Diante de uma plateia pouco amistosa, solidária com a Coalizão pela Liberdade e os Direitos Humanos na Ásia, Zemin afirmou que a China manteve a sua tradição cultural por cinco milênios, enfrentando, em tempos modernos, humilhações e ameaças dos poderes imperialistas, que acabaram por enfraquecê-la.

“Após um século de esforço coletivo, a China se reergueu como um gigante. É o testemunho da força indestrutível do espírito nacional e independente do povo chinês.”

No curto debate que se seguiu, um estudante confrontou o líder, protestando contra a falta de liberdade de expressão e a violação dos direitos humanos em seu país. Exibindo um sorriso quase imperceptível, Zemin respondeu que aquelas eram questões secundárias, diante da necessidade de alimentar 1,2 bilhão de pessoas.

Fez-se um silêncio constrangedor no recinto.

Por meio de um Estado forte e totalitário e de uma lenta abertura econômica, que visou proteger a China do colapso pós-perestroika vivido pelos países do Leste Europeu, a potência asiática não só cumpriu a missão de saciar milhões de bocas, como se transformou na força motriz do crescimento mundial.

Forjados num país populoso, autoritário, fechado e miserável, os operários chineses aprenderam a trabalhar com dedicação sobre-humana, cumprindo jornadas de 12 horas e turnos extras obrigatórios. Sem férias, folga ou descanso, eles enxergam, na fábrica que os emprega, a fonte de sua realização pessoal, profissional e cívica.

Na abertura da festa de fim de ano da Fuyao, na província de Fujian, operários e executivos cantam hinos de louvor ao trabalho, antes de um espetáculo, estrelado pelos funcionários no auditório da empresa, que celebra a ressurreição da China, a qualidade do produto fabricado, os balanços positivos do ano, bem como casamentos coletivos dos empregados.

Comparados aos filhos e netos da revolução cultural de Mao Tsé-tung, os americanos se revelam preguiçosos, relapsos e infantis. “Eles dão muito ouvido às crianças na América”, observa um gerente chinês, numa reunião sobre a baixa rentabilidade da filial de Ohio. “Quando elas crescem, se transformam em adultos carentes, à espera de adulação.”

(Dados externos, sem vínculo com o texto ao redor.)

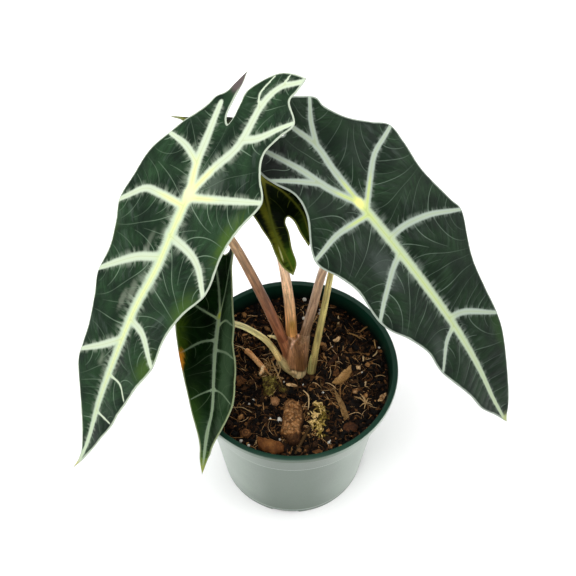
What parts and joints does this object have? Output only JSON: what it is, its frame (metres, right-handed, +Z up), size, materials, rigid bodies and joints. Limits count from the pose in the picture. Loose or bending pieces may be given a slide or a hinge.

“Eles parecem máquinas”, retruca uma operária americana, boquiaberta com a eficiência muda dos colegas orientais, capazes de reprimir anseios e suportar a exploração.

O trabalhador chinês é o último estágio humano antes da automação. Em menos de uma década, serão todos substituídos por robôs que não comem, não sentem e não dormem, só rendem.

Num encontro da resistência sindicalista, um americano pasmo confessa que, no último ano, a filha manicure faturou quase o dobro do que ele, empregado da Fuyao.  

O Brasil, mal saído da monocultura feudal, recém-entrado na revolução industrial e ainda distante da automação, já experimenta o gosto desse porvir de desemprego crônico e mercado informal. Por aqui, somos todos manicures.

Enquanto chineses altruístas se imolam pela pátria e americanos choram o fim dos direitos trabalhistas, o brasileiro desalentado, mal qualificado, encontra, nas igrejas neopentecostais, a fé e o sentido que rareiam do lado de fora.

Não à toa, no sábado pré-carnavalesco, enquanto o baticum dos blocos corria solto pelas ruas do Rio, Messias e Crivella saracoteavam no Ano da Unção Dobrada, evento que homenageou os 40 anos da Igreja Internacional da Graça de Deus, reunindo 100 mil fiéis na enseada de Botafogo.

É a volta para o futuro da Idade Média do terceiro milênio.